Matt Richenthal of TV Fanatic rated the episode with 4.5/5 saying that it was another stellar installment of the show. "While the episode wasn't packed with action, it was chock full of character development and questions, most of them surrounding Stefan's new state and a new member of the Founder's Council: Uncle John Gilbert."

Josie Kafka from Doux Reviews rated the episode with 3.5/4. "I really liked Elena and Jeremy finally talking about her being adopted, and both of them deciding in about 5 seconds that it didn’t matter for their relationship."

Robin Franson Pruter of Forced Viewing rated the episode with 3/4. "Strong storytelling characterizes this episode as the first season plot threads begin to come together in anticipation of the season finale."

Popsugar of Buzzsugar gave a good review to the episode saying that as a whole, it was a fantastic episode. "I could tell something was up with John Gilbert, but I didn't think he would be so mysterious — or so psychotic. Is he merely a human with a special ring, or is there something more to him?"

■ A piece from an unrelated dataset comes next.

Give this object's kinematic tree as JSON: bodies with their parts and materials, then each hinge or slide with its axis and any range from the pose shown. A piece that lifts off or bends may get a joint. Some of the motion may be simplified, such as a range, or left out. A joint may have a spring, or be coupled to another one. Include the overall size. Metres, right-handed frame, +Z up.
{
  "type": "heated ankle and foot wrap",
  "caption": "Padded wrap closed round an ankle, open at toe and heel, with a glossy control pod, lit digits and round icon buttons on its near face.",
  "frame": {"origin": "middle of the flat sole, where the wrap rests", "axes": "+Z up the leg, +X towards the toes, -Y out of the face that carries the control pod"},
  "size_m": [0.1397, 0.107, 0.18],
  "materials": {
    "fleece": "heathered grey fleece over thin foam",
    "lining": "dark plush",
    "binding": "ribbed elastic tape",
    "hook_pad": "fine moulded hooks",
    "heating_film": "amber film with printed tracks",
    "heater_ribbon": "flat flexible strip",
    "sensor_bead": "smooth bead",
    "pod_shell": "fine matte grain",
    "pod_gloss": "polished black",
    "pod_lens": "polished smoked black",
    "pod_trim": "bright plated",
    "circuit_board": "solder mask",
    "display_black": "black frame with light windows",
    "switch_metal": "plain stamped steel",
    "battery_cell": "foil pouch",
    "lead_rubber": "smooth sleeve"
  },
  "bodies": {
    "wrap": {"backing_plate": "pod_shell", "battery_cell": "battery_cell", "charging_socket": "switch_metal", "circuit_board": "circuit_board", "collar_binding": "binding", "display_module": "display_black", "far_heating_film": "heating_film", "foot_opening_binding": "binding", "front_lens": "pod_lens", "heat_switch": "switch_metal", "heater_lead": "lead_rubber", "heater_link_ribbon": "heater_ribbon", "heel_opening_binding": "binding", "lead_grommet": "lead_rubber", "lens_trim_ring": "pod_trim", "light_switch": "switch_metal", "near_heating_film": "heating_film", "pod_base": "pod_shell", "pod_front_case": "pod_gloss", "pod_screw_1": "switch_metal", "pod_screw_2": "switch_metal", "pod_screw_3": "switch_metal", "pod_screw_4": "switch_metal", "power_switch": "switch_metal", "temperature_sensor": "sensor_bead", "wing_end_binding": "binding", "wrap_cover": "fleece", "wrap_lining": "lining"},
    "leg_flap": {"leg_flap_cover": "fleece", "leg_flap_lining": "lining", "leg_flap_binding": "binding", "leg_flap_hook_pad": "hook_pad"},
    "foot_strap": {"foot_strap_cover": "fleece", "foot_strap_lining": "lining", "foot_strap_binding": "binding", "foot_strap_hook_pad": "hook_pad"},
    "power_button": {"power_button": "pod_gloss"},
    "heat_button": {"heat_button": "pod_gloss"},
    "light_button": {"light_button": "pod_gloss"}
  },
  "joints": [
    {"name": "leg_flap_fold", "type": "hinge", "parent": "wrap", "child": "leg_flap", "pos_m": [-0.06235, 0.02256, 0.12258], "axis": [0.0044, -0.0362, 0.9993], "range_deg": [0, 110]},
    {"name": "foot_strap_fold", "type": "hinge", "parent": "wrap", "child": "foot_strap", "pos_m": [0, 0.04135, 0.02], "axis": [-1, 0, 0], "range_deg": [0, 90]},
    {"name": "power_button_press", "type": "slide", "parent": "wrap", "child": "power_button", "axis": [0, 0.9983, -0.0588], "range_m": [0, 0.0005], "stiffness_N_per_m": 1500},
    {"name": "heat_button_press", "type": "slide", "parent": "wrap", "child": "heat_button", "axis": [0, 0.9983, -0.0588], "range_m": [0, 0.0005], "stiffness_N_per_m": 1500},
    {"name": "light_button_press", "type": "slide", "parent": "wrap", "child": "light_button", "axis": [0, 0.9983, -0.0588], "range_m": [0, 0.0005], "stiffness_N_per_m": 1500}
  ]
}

Tiffany Vogt from The TV Watchtower gave a good review to the episode, praising the casting of Anders as John Gilbert: "Casting the subtly devilish David Anders to play Uncle John Gilbert was brilliant. [...] Uncle John seemed so benign upon first introduction. Yet within minutes he was peeling back the mask of congenial affection and showing that he was a force to be reckoned with."